Insofern darf man fragen, warum die Kläger, meist US Bundesstaaten, Landkreise und Staatsanwaltschaften, die aktuell am Pranger stehenden Firmen so stark in die Verantwortung zu nehmen versuchen? Waren vielleicht nicht auch Gesetzgeber und Aufsichtsbehörden viel zu lange untätig? Wie steht es um die Schuld von kriminellen Akteuren und skrupellosen Ärzten, die die Verschreibungen ausstellten? Leider kann man bei Ärzten und Kriminellen keine Milliardensummen eintreiben. Bei großen börsennotierten Unternehmen hingegen schon. Ein Schelm, wer Böses dabei denkt.

Amazon Care gewinnt ersten Großkunden

Amazon expandiert weiter in den Gesundheitssektor.

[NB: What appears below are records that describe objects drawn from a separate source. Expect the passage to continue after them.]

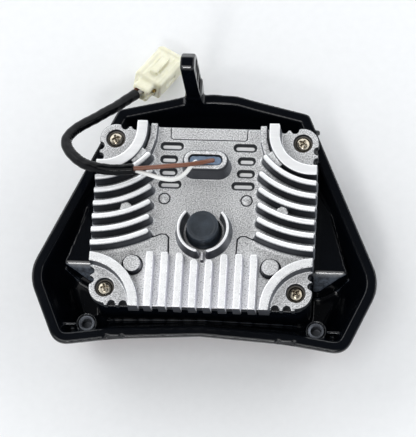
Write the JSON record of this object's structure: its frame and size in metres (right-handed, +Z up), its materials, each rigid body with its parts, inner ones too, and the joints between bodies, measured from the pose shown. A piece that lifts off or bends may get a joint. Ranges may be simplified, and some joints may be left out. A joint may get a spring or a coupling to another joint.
{
  "type": "motorcycle tail light",
  "caption": "LED tail light for a motorcycle, lying on its lens: black tray housing, cast heat sink with curved fins, rubber breather plug and a sleeved lead with a connector.",
  "frame": {"origin": "middle of the lamp's own footprint, at the height of the bench that the lens rests on", "axes": "+Z up from the lens to the heat sink, +Y towards the upright mounting tab, +X to the right with the tab at the far edge"},
  "size_m": [0.1608, 0.1603, 0.075],
  "materials": {
    "abs_black": "moulded, satin to gloss",
    "lens_red": "clear red, polished",
    "seal_rubber": "matte",
    "reflector_chrome": "vacuum metallised, mirror",
    "board_white": "white solder mask",
    "led_chip": "clear dome on a pale body",
    "screw_steel": "zinc plated, satin",
    "thermal_pad": "soft, matte",
    "cast_aluminium": "as cast, fine grain, machined fin tops",
    "plug_rubber": "moulded, matte",
    "potting_blue": "poured, satin",
    "wire_brown": "extruded, satin",
    "wire_white": "extruded, satin",
    "wire_black": "extruded, satin",
    "sleeve_black": "soft tube, satin with fine wrinkles",
    "nylon_cream": "natural nylon, translucent",
    "terminal_brass": "stamped, satin"
  },
  "bodies": {
    "root": {"housing": "abs_black", "lens": "lens_red", "lens_seal": "seal_rubber", "reflector": "reflector_chrome", "led_board": "board_white", "led_1": "led_chip", "led_2": "led_chip", "led_3": "led_chip", "led_4": "led_chip", "led_5": "led_chip", "led_6": "led_chip", "led_7": "led_chip", "led_8": "led_chip", "led_9": "led_chip", "led_10": "led_chip", "led_11": "led_chip", "led_12": "led_chip", "board_screw_1": "screw_steel", "board_screw_2": "screw_steel", "board_screw_3": "screw_steel", "board_screw_4": "screw_steel", "thermal_pad": "thermal_pad", "heat_sink": "cast_aluminium", "heat_sink_gasket": "seal_rubber", "heat_sink_screw_1": "screw_steel", "heat_sink_screw_2": "screw_steel", "heat_sink_screw_3": "screw_steel", "heat_sink_screw_4": "screw_steel", "wire_potting": "potting_blue", "mount_insert_right": "screw_steel", "mount_insert_left": "screw_steel", "brown_wire": "wire_brown", "white_wire": "wire_white", "black_wire": "wire_black", "wire_sleeve": "sleeve_black", "connector_housing": "nylon_cream", "terminal_1": "terminal_brass", "terminal_2": "terminal_brass", "terminal_3": "terminal_brass"},
    "plug": {"breather_plug": "plug_rubber"}
  },
  "joints": [
    {"name": "plug_lift", "type": "slide", "parent": "root", "child": "plug", "axis": [0, 0, 1], "range_m": [0, 0.012]}
  ]
}
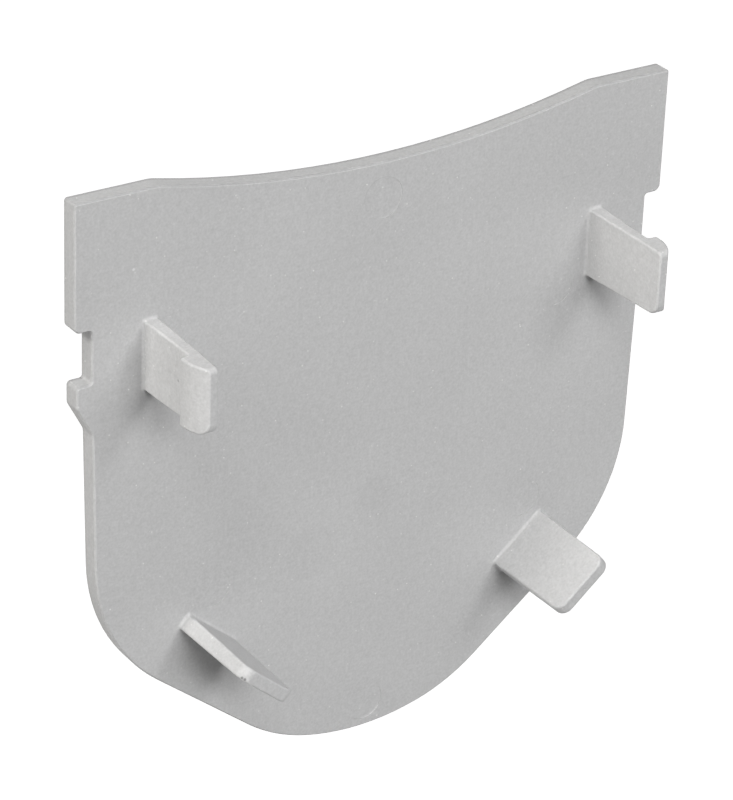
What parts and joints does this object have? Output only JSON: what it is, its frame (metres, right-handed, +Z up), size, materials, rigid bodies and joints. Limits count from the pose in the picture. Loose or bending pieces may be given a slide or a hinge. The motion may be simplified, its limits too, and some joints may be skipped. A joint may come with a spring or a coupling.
{
  "type": "drain end cap",
  "caption": "Flat moulded plastic end plate for a surface drain channel, with a dished top edge, hooked side notches, a round bottom and snap tabs on its inner face.",
  "frame": {"origin": "on the inner face, on the centre line, at half the plate's height", "axes": "+Z up to the dished top edge, +Y out of the channel, from the inner face through the plate, and +X to the right seen from inside the channel; the tabs point along -Y"},
  "size_m": [0.1, 0.0201, 0.098],
  "materials": {
    "grey_plastic": "fine moulded grain, satin"
  },
  "bodies": {
    "root": {"end_cap": "grey_plastic"}
  },
  "joints": []
}
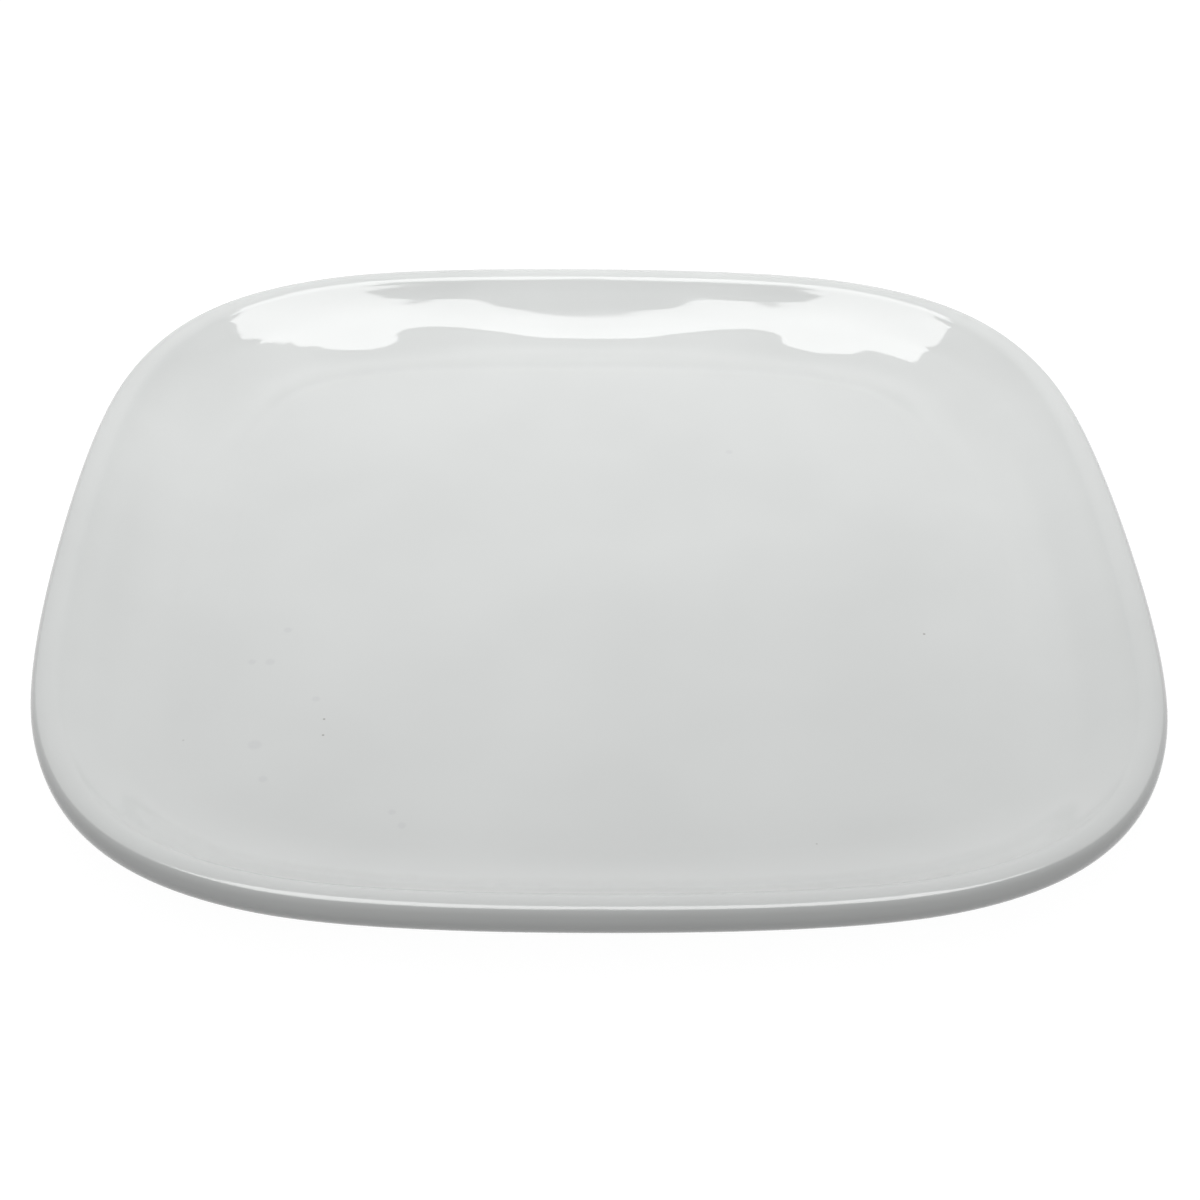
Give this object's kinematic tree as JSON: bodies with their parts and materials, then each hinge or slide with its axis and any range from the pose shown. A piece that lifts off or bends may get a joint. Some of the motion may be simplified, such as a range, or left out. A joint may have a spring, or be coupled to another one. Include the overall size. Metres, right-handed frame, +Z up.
{
  "type": "dinner plate",
  "caption": "Rounded square dinner plate in white glazed porcelain, with a rounded lip, a shallow curved wall, a flat eating face and a foot ring.",
  "frame": {"origin": "middle of the plate, on the table top that the foot ring stands on", "axes": "+Z up out of the eating face, X and Y through the middles of the sides"},
  "size_m": [0.27, 0.27, 0.02],
  "materials": {
    "bisque_porcelain": "bare fired porcelain, matt, showing only on the standing edge of the foot ring",
    "white_glaze": "white gloss glaze, smooth and slightly uneven, with a few pinholes and specks"
  },
  "bodies": {
    "root": {"porcelain_body": "bisque_porcelain", "face_glaze": "white_glaze", "base_glaze": "white_glaze"}
  },
  "joints": []
}
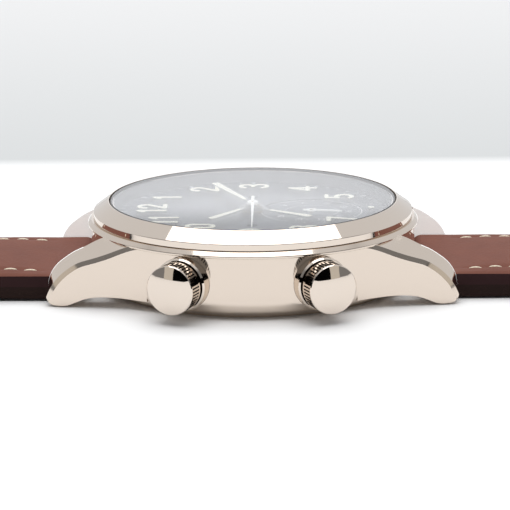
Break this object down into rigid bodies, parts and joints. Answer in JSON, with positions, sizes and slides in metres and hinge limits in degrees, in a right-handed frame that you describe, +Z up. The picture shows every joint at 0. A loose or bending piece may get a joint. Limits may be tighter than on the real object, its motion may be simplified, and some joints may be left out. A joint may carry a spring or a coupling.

So hat Amazons noch junge Gesundheitssparte Amazon Care einen ersten Großkunden gewonnen.

Amazon Care wurde 2019 gegründet, um Amazons Angestellten im Großraum Seattle im Rahmen eines Pilotprojektes virtuelle Medizindienstleistungen wie beispielsweise Video-Konsultationen mit Ärzten anzubieten.

Seit Sommer 2021 aber macht Amazon ernst und bietet Amazon Care auch anderen Firmen an.  So hat Amazon Care mit der Hotelkette Hilton International Holdings Inc. nun einen bekannten Großkunden gewonnen, dessen Mitarbeiter in den USA mit Beginn des Jahres 2022 Amazon Care nutzen werden.  Dabei folgt Hilton Precor, einem Hersteller von Fitnessgeräten.

Die Nachfrage nach Video-Konsultationen hat während der Coronapandemie stark zugenommen, so Amazon. Während Amazon dafür bis auf Weiteres Ärzte nutzen will, ist beabsichtigt, künftig dafür Künstliche Intelligenz einzusetzen, sobald diese ausreichend verlässlich funktioniert .

Was bedeutet dies? Alles halb so aufregend. Natürlich sollte man Amazons Aktivitäten im Gesundheitssektor weiter aufmerksam beobachten,  aber de facto lassen sich nur wenige der ärztlichen Tätigkeiten online abwickeln. 

Blutabnahmen, Ultraschalluntersuchungen, EKGs, Abhorchen, Abtasten und vieles andere lässt sich in der gebotenen Qualität weder online noch vom Patienten selbst bewerkstelligen, um hier nur einige wenige Beispiele zu nennen. 

Zudem hat Amazon diese 2019 ins Leben gerufenen Aktivitäten bisher nur  in den USA lanciert. Medizinische Dienstleistungen werden – wegen ihrer großen Wichtigkeit – in allen Ländern stark reguliert und beaufsichtigt. Und natürlich unterscheiden sich die Regularien von Land zu Land.  Insofern ist es für Amazon deutlich anspruchsvoller, dieses neue Dienstleistungsangebot aus den USA in andere Ländern zu exportieren als dies beispielsweise beim Buchhandel der Fall war und ist.